Before closing, I will discuss how to strategically move to these new types of metrics considering that change is hard and leadership hates surprises. I will give examples of transitional metrics and how to describe the shift to these more modern metrics.

7. Closing remarks

Finally, this section will provide a moment of bliss where we reflect on how we previously used to present metrics, and how going forward the audience is now empowered to tell the story of their detection and response program with a maturity model, describe threat coverage and priorities using micro-purple testing, and shape decisions that reduce risk using alert and incident data.

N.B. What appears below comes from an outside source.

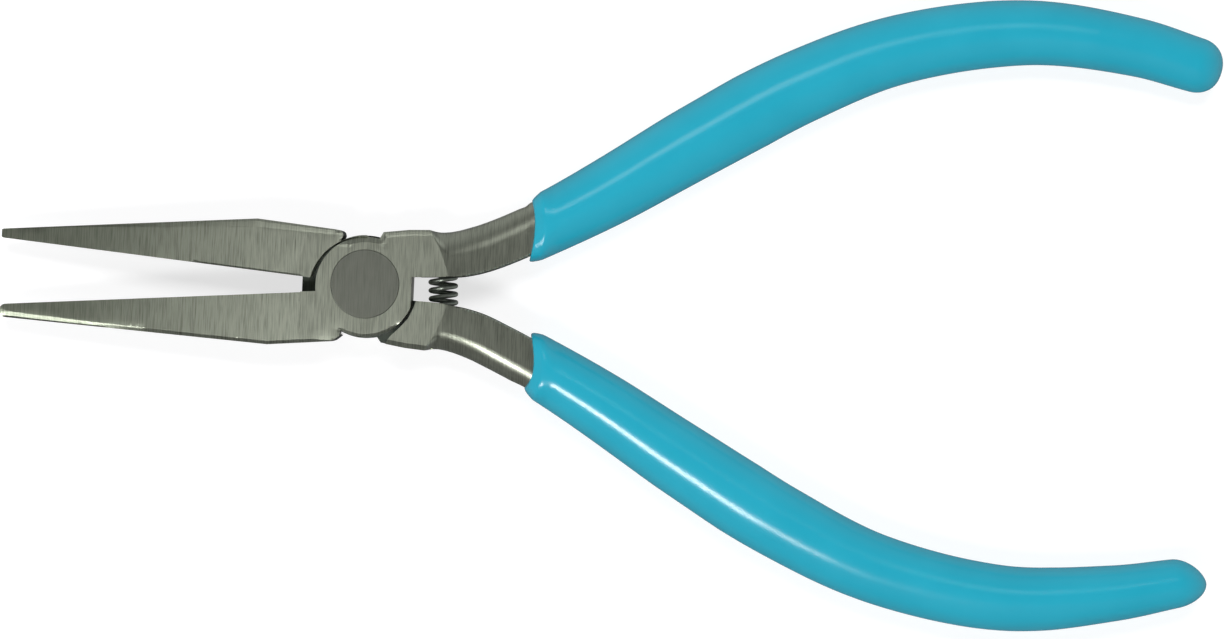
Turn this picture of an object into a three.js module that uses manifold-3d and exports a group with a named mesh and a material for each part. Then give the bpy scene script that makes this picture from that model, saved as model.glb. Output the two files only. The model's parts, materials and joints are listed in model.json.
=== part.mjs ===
// Needle nose pliers: two steel halves that cross in a lap joint, the rivet they turn on,
// the coil spring that opens them, and a thick dipped sleeve on each handle.
// Millimetres. X runs along the tool with the jaws towards -X and the handles towards +X,
// Y is across it, and Z is up out of the table that it lies on. The origin is on the
// rivet's axis at the underside of the joint.
import * as THREE from 'three';
import { mergeVertices } from 'three/addons/utils/BufferGeometryUtils.js';
import Module from 'manifold-3d';

const wasm = await Module();
wasm.setup();

// ---------------------------------------------------------------- driving dimensions

const THICKNESS = 8.4; // of the joint, and of the grips that lie on the table with it
const MID = THICKNESS / 2; // height of the lap plane
const CLEARANCE = 0.3; // between two pieces that touch on the real tool

const JAW = {
  tipThickness: 1.6,
  breakX: -25, // the faces fall more steeply from here to the tip
  breakThickness: 5.7,
  fullX: -8, // from here to the joint the jaws are as thick as the joint
  openingAtPivot: 0.31, // gripping face from the symmetry line, carried back to X = 0
  faceSlope: 0.0838, // how fast it leaves that line towards the tip
  outerBevel: 0.65,
  innerBevel: 0.12,
};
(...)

Allyn Stott is a senior staff engineer at Airbnb. He currently works on the information security technology leadership team where he spends most of his time working on threat detection and incident response. Over the past decade, he has built and run detection and response programs at companies including Delta Dental of California, MZ, and Palantir. Red team tears are his testimonials.

In the late evenings, after his toddler ceases all antics for the day, Allyn writes a semi-regular, exclusive security newsletter. This morning espresso shot can be served directly to your inbox by subscribing at meoward.co.

Allyn has previously presented at Black Hat, Kernelcon, The Diana Initiative, Texas Cyber Summit, and BSides Berlin, Singapore, Toronto, Seattle, Orlando, St Pete, San Antonio, Charleston, and Atlanta. He received his Masters in High Tech Crime Investigation from The George Washington University as part of the Department of Defense Information Assurance Scholarship Program.